The report is filled with lofty goals — empower families and communities, attract new investment in struggling areas — but also “defers until later those decisions that might drive the higher costs we do not yet know how to pay.”
“This is not a dodge,” the report states. “It is an honest and responsible reflection of the times we are in.”
Some in the labor community think the state should prepare to put $100 million a year toward this effort for at least about five years. Even the low-end estimates — Esgar said she’s thinking more in the tens of millions, but that it’s too soon to say — are expensive.
None of the more than dozen elected officials and labor and industry leaders interviewed for this story could yet offer a projection of how much the state, energy customers and the owners of the plants and mines will each need to pitch in.
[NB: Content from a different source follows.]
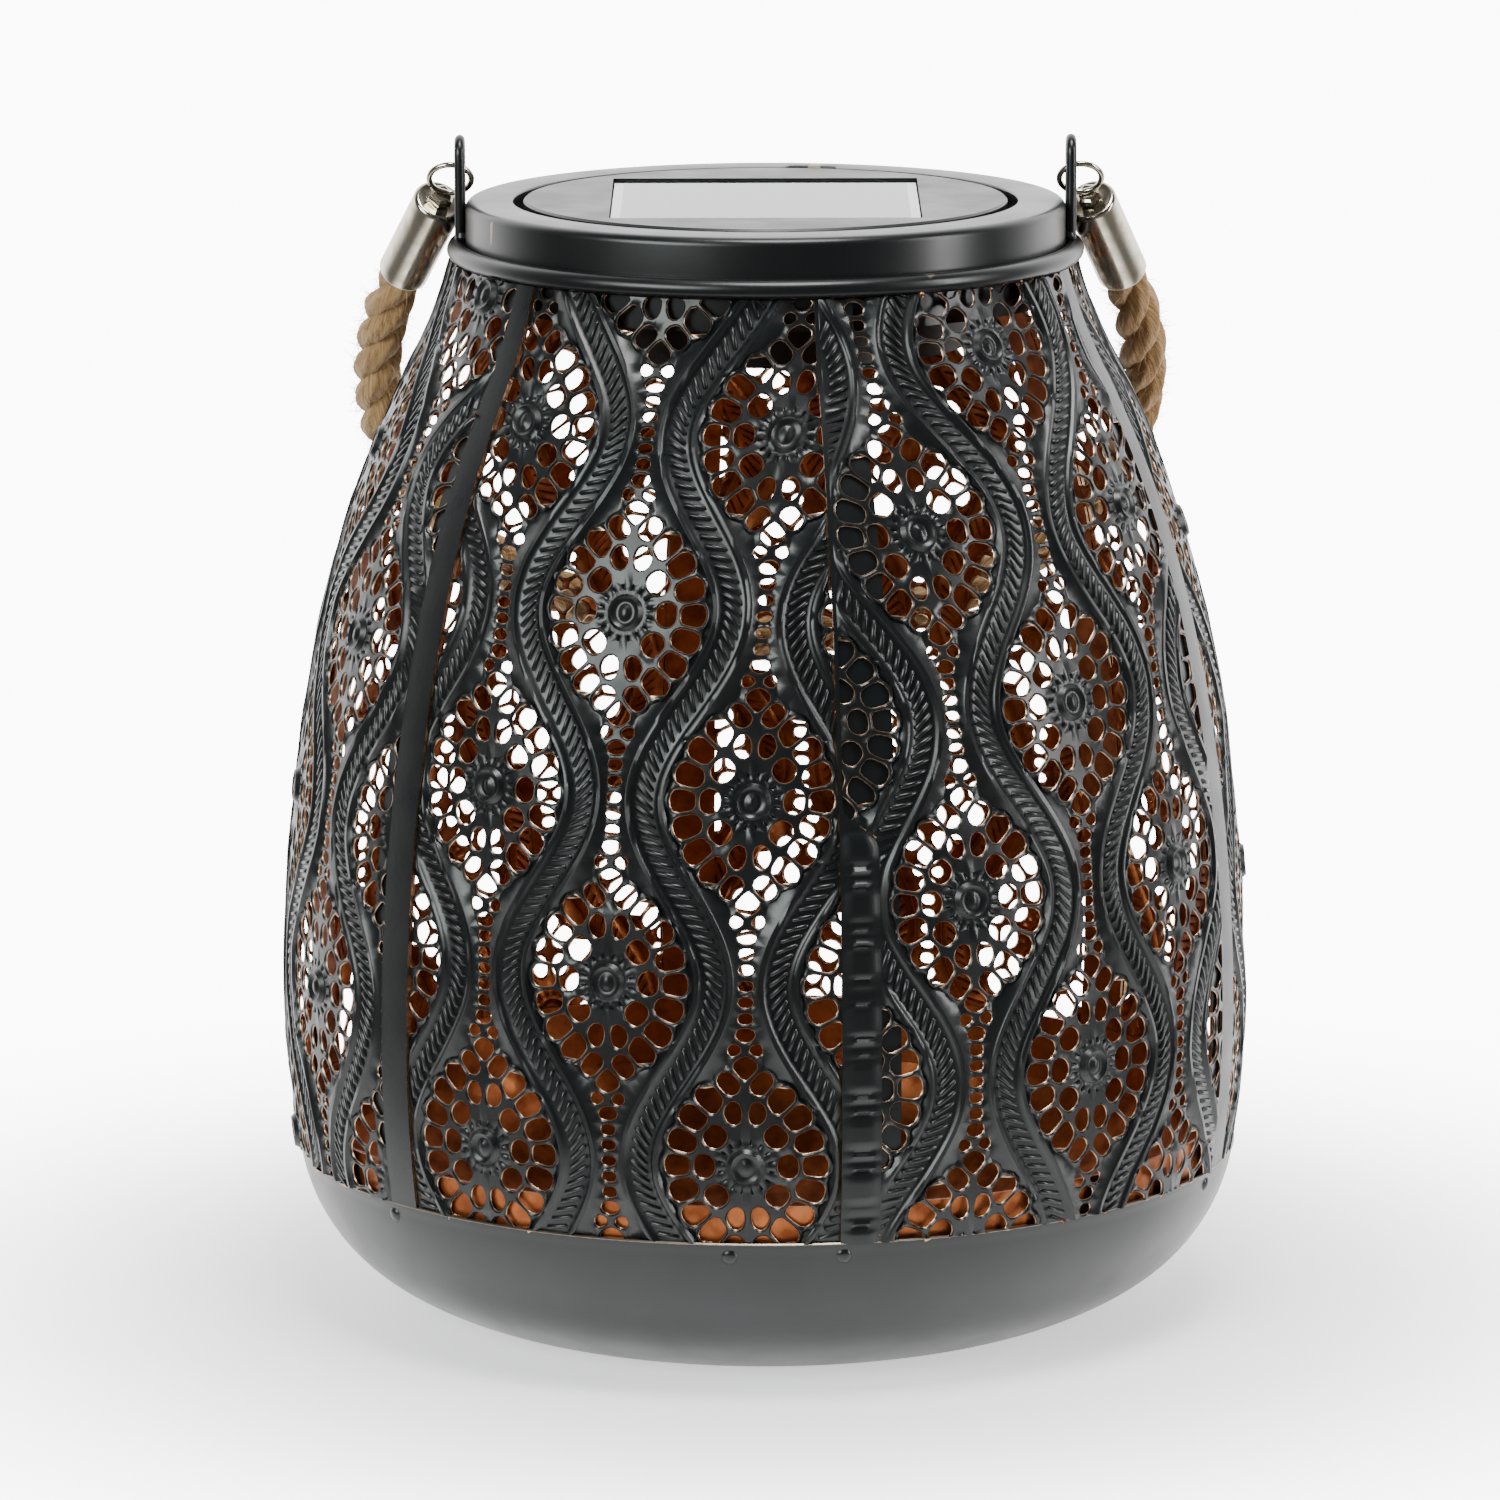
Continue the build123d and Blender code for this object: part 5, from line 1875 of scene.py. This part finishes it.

Gov. Jared Polis declined through a spokeswoman to be interviewed on the present and future costs, though in a statement he said “some people will lose job they like and communities will lose major employers. We have to do what we can to make sure they have a bright future.”
Chief among the priorities, according to Frances Koncilja, who from 2016-20 served as one of the state’s three top energy-sector regulators, is figuring out all the dominoes that might fall.
“There needs to be a complete understanding of what the closure will mean in terms of jobs lost, careers lost, schools closed, property tax lost, and they need to figure out how that total sum is going to be paid to the community,” said Koncilja, adding, “It is a real hard thing for these folks but it’s not too late.”
It’s too late for Paonia High, of course, so Principal Palmer’s looking ahead. Combining the schools means being able to keep staff employed and continuing student programs like music and FFA that might’ve otherwise faced cuts. It won’t be the same as it was, he said, but it’ll be something new and good and hopefully sustainable.
And when the Paonia Eagles and Hotchkiss Bulldogs merge late this summer, they’ll nod to the region’s vanishing identity with a new nickname: the Miners.